Dataset extract:

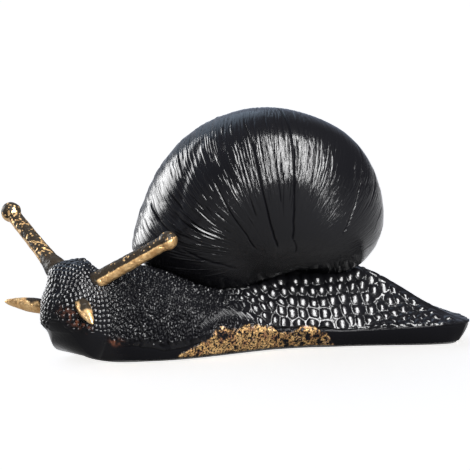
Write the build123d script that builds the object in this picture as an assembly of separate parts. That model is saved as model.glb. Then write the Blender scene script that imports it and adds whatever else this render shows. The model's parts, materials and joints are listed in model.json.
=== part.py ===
from build123d import *
import os
import numpy as np

# Snail ornament, cast in resin, lacquered black, with plated eye stalks and feelers.
# Millimetres, +Z up, +X towards the tail, -Y is the side that the head turns to.
# All shapes are worked out in a drafting frame whose ground is the foot's underside, and
# moved by SHIFT at the end, which puts the origin under the middle of the whole object.

# ---- driving dimensions ----------------------------------------------------------------
FELT_T = 1.0           # thickness of the felt sheet under the foot
FELT_IN = 2.2          # how far it stops short of the foot's edge

SEAT_GAP = 0.2         # clearance between the shell and its seat in the body
GLUE_T = 1.6           # thickness of the adhesive ring
GLUE_RO, GLUE_RI = 19.0, 10.5
SEAT_AT = (-1.0, 10.0) # middle of the seat in plan

DOWEL_R = 2.0
DOWEL_BELOW, DOWEL_ABOVE = 9.0, 7.5
DOWEL_AT = [(26.0, 19.0), (-18.0, 3.0)]
DOWEL_FIT = 0.05

# eye stalks: radius of the ball, of the shaft and of the foot on the head
STALK_LEFT = (3.6, 3.0, 3.5)
STALK_RIGHT = (4.1, 3.0, 4.4)
STALK_PIN_R = 1.2
STALK_PIN_IN, STALK_PIN_OUT = 6.5, 11.0

FEELER_LEFT_R, FEELER_RIGHT_R = 2.8, 3.0
FEELER_PIN_R = 0.75
FEELER_PIN_IN, FEELER_PIN_OUT = 5.0, 7.0
PIN_FIT = 0.04

# root on the head and end of each stalk and feeler (drafting frame)
EYE_LEFT = ((-53.0, -32.8, 31.2), (-25.4, -36.5, 47.2))
EYE_RIGHT = ((-70.9, -15.0, 34.0), (-90.3, 7.0, 52.5))
FEEL_LEFT = ((-59.3, -37.6, 24.4), (-53.2, -50.0, 17.6))
FEEL_RIGHT = ((-73.5, -18.5, 18.3), (-91.1, -14.0, 19.9))

# foot, neck and head: the spine in plan, tail to nose
SPINE = [(95.3, 6.5), (87, 10.5), (77, 14.5), (63, 18.7), (50, 20.8), (35, 21), (20, 18.8),
         (5, 14), (-10, 7), (-25, -1.2), (-38, -9), (-50, -17), (-60, -25), (-67, -33.5),
         (-70, -38.5)]
# along the spine: distance, half width to the near and the far rim, rim height, back height,
# undercut of the rim, height of the underside, and the shape of the flank
STATIONS = [
    (0.0, 4.5, 4.5, 7.4, 7.9, 3.4, 0.0, 0.70, 0.30, 0.40, 0.95),
    (4.0, 9.0, 8.5, 7.6, 8.8, 3.2, 0.0, 0.70, 0.25, 0.36, 0.90),
    (9.0, 13.0, 12.0, 7.7, 10.2, 3.0, 0.0, 0.70, 0.20, 0.30, 0.85),
    (20.0, 19.0, 18.0, 7.2, 14.9, 3.0, 0.0, 0.70, 0.16, 0.26, 0.74),
    (34.0, 23.5, 23.5, 6.6, 22.5, 3.0, 0.0, 0.70, 0.18, 0.28, 0.78),
    (48.0, 26.5, 26.5, 6.4, 28.2, 3.0, 0.0, 0.76, 0.30, 0.36, 0.90),
    (63.0, 28.5, 27.0, 6.6, 30.5, 3.0, 0.0, 0.82, 0.45, 0.50, 1.00),
    (78.0, 28.5, 26.0, 7.0, 30.5, 2.8, 0.0, 0.84, 0.50, 0.55, 1.02),
    (94.0, 28.2, 25.0, 7.6, 30.0, 2.4, 0.0, 0.86, 0.52, 0.58, 1.02),
    (110.0, 28.6, 24.0, 8.0, 30.0, 1.9, 0.0, 0.88, 0.55, 0.60, 1.02),
    (127.0, 28.3, 22.5, 8.2, 30.0, 1.4, 0.0, 0.88, 0.60, 0.62, 1.02),
    (143.0, 26.1, 20.5, 8.4, 29.6, 1.4, 0.0, 0.88, 0.62, 0.64, 1.02),
    (150.0, 24.2, 19.6, 8.5, 30.2, 1.8, 0.0, 0.89, 0.64, 0.66, 1.02),
    (156.0, 21.8, 18.4, 8.6, 32.2, 2.5, 0.0, 0.90, 0.66, 0.68, 1.03),
    (161.0, 19.8, 17.8, 8.9, 35.0, 3.2, 0.0, 0.92, 0.70, 0.72, 1.03),
    (165.5, 18.2, 17.0, 9.2, 37.0, 3.8, 0.0, 0.95, 0.73, 0.78, 1.03),
    (171.0, 16.8, 15.8, 10.5, 37.4, 5.0, 0.8, 0.98, 0.76, 0.80, 1.03),
    (177.0, 14.6, 14.0, 12.5, 36.2, 6.0, 3.8, 1.00, 0.76, 0.80, 1.02),
    (182.0, 11.4, 11.0, 15.0, 33.4, 5.5, 8.0, 1.00, 0.74, 0.78, 1.02),
    (185.5, 7.6, 7.5, 17.6, 30.0, 3.6, 12.2, 1.00, 0.73, 0.77, 1.02),
    (187.6, 3.2, 3.2, 20.0, 25.6, 1.6, 17.4, 1.00, 0.72, 0.76, 1.02),
]
RIM_V = 0.8
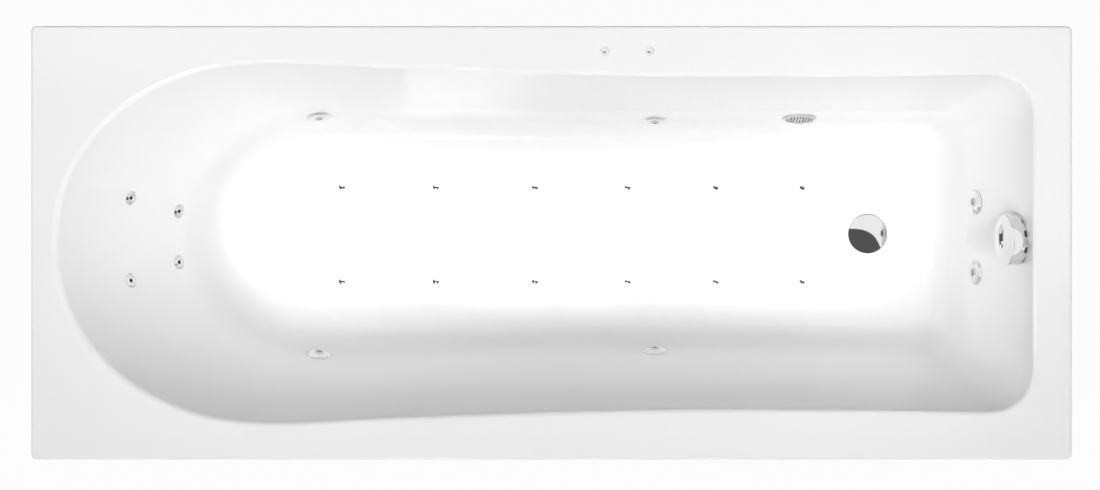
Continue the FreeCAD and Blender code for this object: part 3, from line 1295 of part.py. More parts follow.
    length, width, height = TERMINAL_BOX
    box_y = (motor_start - 30 - length, motor_start - 30)
    box_x = PUMP_X - MOTOR_RADIUS * 0.6
    low = PUMP_AXIS_HEIGHT + 40
    terminal = block((box_x - width / 2, box_x + width / 2), box_y, (low, low + height))
    save("motor_terminal_box", terminal.cut(motor_room))

    union = hexagon(UNION_FLATS, UNION_HEIGHT, SUCTION_PIPE_RADIUS + 3)
    small = hexagon(UNION_FLATS - 16, UNION_HEIGHT, MAIN_RADIUS + 4)
    inlet_union = along_y(union, volute_start + 30)
    riser_y = volute_start - VOLUTE_LENGTH / 2
    riser_top = PUMP_AXIS_HEIGHT + discharge_length
    riser_union = placed(small, Vector(PUMP_X, riser_y, riser_top - UNION_HEIGHT), UP)
    return [inlet_union, riser_union], (volute_start, riser_y, riser_top)


# ---------------------------------------------------------------- pipes


def water_pipes(volute_start, riser_y, riser_top):
    """The pressure main from the pump round both sides, and the suction pipe along the button side."""
    head_left, head_right, foot_left, foot_right, end_left, end_right = [
        tee_centre(seat, Y_AXIS if name.startswith("end") else X_AXIS) for name, seat in JET_SEATS.items()
    ]
    reach = X_AXIS * TEE_HALF_LENGTH
    loop_z = HEAD_LOOP_HEIGHT
    loop = [
        head_left - reach,
        Vector(head_left.x - 150, head_left.y, head_left.z),
        Vector(PUMP_X, riser_y + 40, loop_z),
        Vector(PUMP_X, -riser_y - 40, loop_z),
        Vector(head_right.x - 150, head_right.y, head_right.z),
        head_right - reach,
    ]
    riser = cylinder(MAIN_RADIUS, loop_z - riser_top, Vector(PUMP_X, riser_y, riser_top))
    head_loop = pipe(loop, MAIN_RADIUS, PIPE_BEND).fuse(riser)
    left = pipe([head_left + reach, foot_left - reach], MAIN_RADIUS, PIPE_BEND)
    right = pipe([head_right + reach, foot_right - reach], MAIN_RADIUS, PIPE_BEND)
    foot_run = [
        foot_right + reach,
        Vector(end_right.x - 140, foot_right.y, foot_right.z),
        Vector(end_right.x, end_right.y - 130, end_right.z),
        end_right - Y_AXIS * TEE_HALF_LENGTH,
    ]
    foot_pipe = pipe(foot_run, MAIN_RADIUS, PIPE_BEND)
    half_tee = Y_AXIS * TEE_HALF_LENGTH
    link = pipe([end_right + half_tee, end_left - half_tee], MAIN_RADIUS, PIPE_BEND)
    save("water_main", head_loop, left, right, foot_pipe, link)

    elbow = suction_elbow_point()
    suction_points = [
        elbow - X_AXIS * 36,
        elbow - X_AXIS * 70,
        Vector(elbow.x - 130, elbow.y, SUCTION_RUN_HEIGHT),
        Vector(head_left.x - 160, elbow.y, SUCTION_RUN_HEIGHT),
        Vector(PUMP_X, elbow.y, PUMP_AXIS_HEIGHT),
        Vector(PUMP_X, volute_start + 30, PUMP_AXIS_HEIGHT),
    ]
    save("suction_pipe", pipe(suction_points, SUCTION_PIPE_RADIUS, PIPE_BEND))


# ---------------------------------------------------------------- blower and control box


def blower():
    body = lathe(
        [
            (0, 0),
            (BLOWER_RADIUS - 8, 0),
            (BLOWER_RADIUS - 8, 6),
            (BLOWER_RADIUS, 12),
            (BLOWER_RADIUS, BLOWER_HEIGHT * 0.55),
            (BLOWER_RADIUS - 10, BLOWER_HEIGHT * 0.62),
            (BLOWER_RADIUS - 10, BLOWER_HEIGHT - 6),
            (BLOWER_RADIUS - 16, BLOWER_HEIGHT),
            (0, BLOWER_HEIGHT),
        ]
    )
    slots = []
    for number in range(10):
        slot = block((BLOWER_RADIUS - 16, BLOWER_RADIUS), (-3, 3), (BLOWER_HEIGHT * 0.68, BLOWER_HEIGHT - 10))
        slot.rotate(ORIGIN, UP, 36 * number)
        slots.append(slot)
    body = body.cut(slots)
    spigot_z = 34.0
    spigot = cylinder(AIR_TUBE_RADIUS + 8, BLOWER_RADIUS + 18, Vector(0, 0, spigot_z), X_AXIS)
    body = body.fuse(spigot)
    body.translate(Vector(PUMP_X, BLOWER_Y, SHELF_Z))
    save("air_blower", body)

    start = Vector(PUMP_X + BLOWER_RADIUS + 18, BLOWER_Y, SHELF_Z + spigot_z)
    manifold_x = AIR_JETS_X[0] - 60
    collector_x = manifold_x - 20
    z = AIR_TUBE_HEIGHT
    collector_end = Vector(collector_x, -AIR_JET_SPREAD - 15, z)
    collector = cylinder(AIR_TUBE_RADIUS + 4, 2 * AIR_JET_SPREAD + 30, collector_end, Y_AXIS)
    stubs = []
    for side in (1, -1):
        stubs.append(cylinder(AIR_TUBE_RADIUS, 20, Vector(collector_x, side * AIR_JET_SPREAD, z), X_AXIS))
    manifold = [collector.fuse(stubs).removeSplitter()]
    over_rail = LONG_RAIL_TOP + 2 * AIR_TUBE_RADIUS + 9
    crossing_x = start.x + 110
    hose_points = [
        start,
        Vector(start.x + 60, start.y, start.z),
        Vector(crossing_x, start.y + 70, over_rail),
        Vector(crossing_x, -50, over_rail),
        Vector(crossing_x + 60, 0, z),
        Vector(collector_x - AIR_TUBE_RADIUS - 4, 0, z),
    ]
    save("blower_hose", pipe(hose_points, AIR_TUBE_RADIUS + 4, PIPE_BEND))
    return manifold


def control_box():
    length, width, height = BOX_SIZE
    x = (PUMP_X - length / 2, PUMP_X + length / 2)
    y = (BOX_Y - width / 2, BOX_Y + width / 2)
    box = block(x, y, (SHELF_Z, SHELF_Z + height))
    holes, glands = [], []
    for number in range(3):
        gland_y = BOX_Y + (number - 1) * 40
        point = Vector(x[0], gland_y, SHELF_Z + height / 2)
        gland = hexagon(2 * GLAND_RADIUS * 0.9, 6, SUPPLY_BORE_RADIUS).fuse(
            ring(GLAND_RADIUS * 0.7, SUPPLY_BORE_RADIUS, GLAND_LENGTH)
        )
        glands.append(placed(gland, point, -X_AXIS))
        holes.append(cylinder(SUPPLY_BORE_RADIUS + HOLE_CLEARANCE, 12, point + X_AXIS * 10, -X_AXIS))
    save("control_box", box.cut(holes))
    save("cable_glands", *glands)
    lid = block(x, y, (SHELF_Z + height, SHELF_Z + height + BOX_LID_THICKNESS))
    lid_top = SHELF_Z + height + BOX_LID_THICKNESS
    lid = lid.makeFillet(3, [e for e in lid.Edges if e.BoundBox.ZMin > lid_top - 0.01])
    save("control_box_lid", lid)


# ---------------------------------------------------------------- build


def main():
    save("bath_shell", bath_shell())
    save("base_board", base_board())
    save("rim_battens", *rim_battens())
    frame()
    levelling_feet()
    save("equipment_shelf", equipment_shelf())
    backing_nuts = water_jets() + back_jets() + suction() + air_buttons()
    save("backing_nuts", *backing_nuts)
    trap_nut = waste()
    overflow()
    pump_nuts, pump_ports = pump()
    save("union_nuts", *trap_nut, *pump_nuts)
    water_pipes(*pump_ports)
    save("air_manifold", *air_jets(), *blower())
    control_box()


main()
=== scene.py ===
"""Looks of the jetted bathtub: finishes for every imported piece, the pieces that only show, and the studio."""

import json
import math

import bmesh
import bpy
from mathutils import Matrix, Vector


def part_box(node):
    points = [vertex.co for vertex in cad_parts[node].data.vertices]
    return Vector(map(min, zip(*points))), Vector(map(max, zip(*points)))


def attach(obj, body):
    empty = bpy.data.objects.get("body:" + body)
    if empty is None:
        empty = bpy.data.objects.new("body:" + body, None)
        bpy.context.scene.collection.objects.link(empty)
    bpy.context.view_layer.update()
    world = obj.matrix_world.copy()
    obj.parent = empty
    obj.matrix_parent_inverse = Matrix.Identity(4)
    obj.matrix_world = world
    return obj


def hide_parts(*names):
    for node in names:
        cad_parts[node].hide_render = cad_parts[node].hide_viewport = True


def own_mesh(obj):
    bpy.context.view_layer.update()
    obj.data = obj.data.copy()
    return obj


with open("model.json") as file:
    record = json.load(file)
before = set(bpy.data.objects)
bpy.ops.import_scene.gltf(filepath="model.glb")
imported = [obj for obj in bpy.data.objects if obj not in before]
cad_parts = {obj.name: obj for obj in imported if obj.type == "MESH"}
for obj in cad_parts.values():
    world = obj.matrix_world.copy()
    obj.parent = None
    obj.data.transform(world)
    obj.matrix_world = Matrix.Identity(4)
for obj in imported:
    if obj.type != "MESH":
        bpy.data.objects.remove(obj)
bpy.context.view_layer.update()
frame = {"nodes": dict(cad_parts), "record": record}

NODES = frame["nodes"]
MM = 0.001
Z_AXIS = Vector((0, 0, 1))

# ---------------------------------------------------------------- the photograph's view and the studio

CAMERA_HEIGHT = 4.2  # above the rim
CAMERA_PLACE = (-0.0026, 0.1675, 0.6 + CAMERA_HEIGHT)
FRAME_WIDTH = 1.902  # what the picture's width covers at the rim
SENSOR_WIDTH = 36.0
FRAME_SHIFT = -0.09
FLOOR_SIZE = 24.0
FLOOR_Z = -0.0003
FLOOR_GLOW = 0.95  # how far the floor fades into the white background; the rest keeps the shadow

WORLD_STRENGTH = 0.2
BACKGROUND = (1.0, 1.0, 1.0, 1)

# Each softbox: its place, what it is aimed at, its size, watts, spread in degrees and whether polish shows it
LAMPS = (
    ("key_softbox", (-0.36, -1.4, 3.0), (0.1, 0.0, 0.2), (0.42, 0.55), 6.0, 180, True),
    ("high_bank", (0.0, -1.3, 5.2), (0.0, 0.0, 0.4), (5.0, 1.0), 84.0, 180, False),
    ("low_bank", (0.0, -2.7, 4.6), (0.0, 0.0, 0.4), (5.0, 1.0), 24.0, 180, False),
    ("far_rim_bank", (0.0, -1.3, 5.2), (0.0, 0.5, 0.6), (5.0, 1.0), 12.0, 60, False),
    ("far_rim_strip", (0.0, -1.5, 5.2), (0.0, 0.62, 0.6), (5.0, 0.4), 1.5, 14, False),
    ("basin_beam", (0.05, -0.35, 4.6), (0.05, 0.0, 0.2), (1.1, 0.1), 0.85, 4, False),
    ("foot_wall_lamp", (-2.6, -0.4, 4.2), (0.78, 0.05, 0.35), (0.6, 0.6), 0.43, 12, False),
    ("backrest_lamp", (2.6, -0.4, 4.2), (-0.74, 0.05, 0.42), (0.6, 0.6), 0.33, 12, False),
    ("near_wall_beam", (0.05, 2.6, 4.2), (0.05, -0.23, 0.31), (1.3, 0.1), 0.1, 4, False),
    ("far_wall_beam", (0.05, -2.6, 4.2), (0.05, 0.245, 0.37), (1.3, 0.1), 0.09, 4, False),
)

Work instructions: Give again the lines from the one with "gland = hexagon(2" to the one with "for node in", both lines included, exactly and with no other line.

Solution to this problem:
        gland = hexagon(2 * GLAND_RADIUS * 0.9, 6, SUPPLY_BORE_RADIUS).fuse(
            ring(GLAND_RADIUS * 0.7, SUPPLY_BORE_RADIUS, GLAND_LENGTH)
        )
        glands.append(placed(gland, point, -X_AXIS))
        holes.append(cylinder(SUPPLY_BORE_RADIUS + HOLE_CLEARANCE, 12, point + X_AXIS * 10, -X_AXIS))
    save("control_box", box.cut(holes))
    save("cable_glands", *glands)
    lid = block(x, y, (SHELF_Z + height, SHELF_Z + height + BOX_LID_THICKNESS))
    lid_top = SHELF_Z + height + BOX_LID_THICKNESS
    lid = lid.makeFillet(3, [e for e in lid.Edges if e.BoundBox.ZMin > lid_top - 0.01])
    save("control_box_lid", lid)


# ---------------------------------------------------------------- build


def main():
    save("bath_shell", bath_shell())
    save("base_board", base_board())
    save("rim_battens", *rim_battens())
    frame()
    levelling_feet()
    save("equipment_shelf", equipment_shelf())
    backing_nuts = water_jets() + back_jets() + suction() + air_buttons()
    save("backing_nuts", *backing_nuts)
    trap_nut = waste()
    overflow()
    pump_nuts, pump_ports = pump()
    save("union_nuts", *trap_nut, *pump_nuts)
    water_pipes(*pump_ports)
    save("air_manifold", *air_jets(), *blower())
    control_box()


main()
=== scene.py ===
"""Looks of the jetted bathtub: finishes for every imported piece, the pieces that only show, and the studio."""

import json
import math

import bmesh
import bpy
from mathutils import Matrix, Vector


def part_box(node):
    points = [vertex.co for vertex in cad_parts[node].data.vertices]
    return Vector(map(min, zip(*points))), Vector(map(max, zip(*points)))


def attach(obj, body):
    empty = bpy.data.objects.get("body:" + body)
    if empty is None:
        empty = bpy.data.objects.new("body:" + body, None)
        bpy.context.scene.collection.objects.link(empty)
    bpy.context.view_layer.update()
    world = obj.matrix_world.copy()
    obj.parent = empty
    obj.matrix_parent_inverse = Matrix.Identity(4)
    obj.matrix_world = world
    return obj


def hide_parts(*names):
    for node in names:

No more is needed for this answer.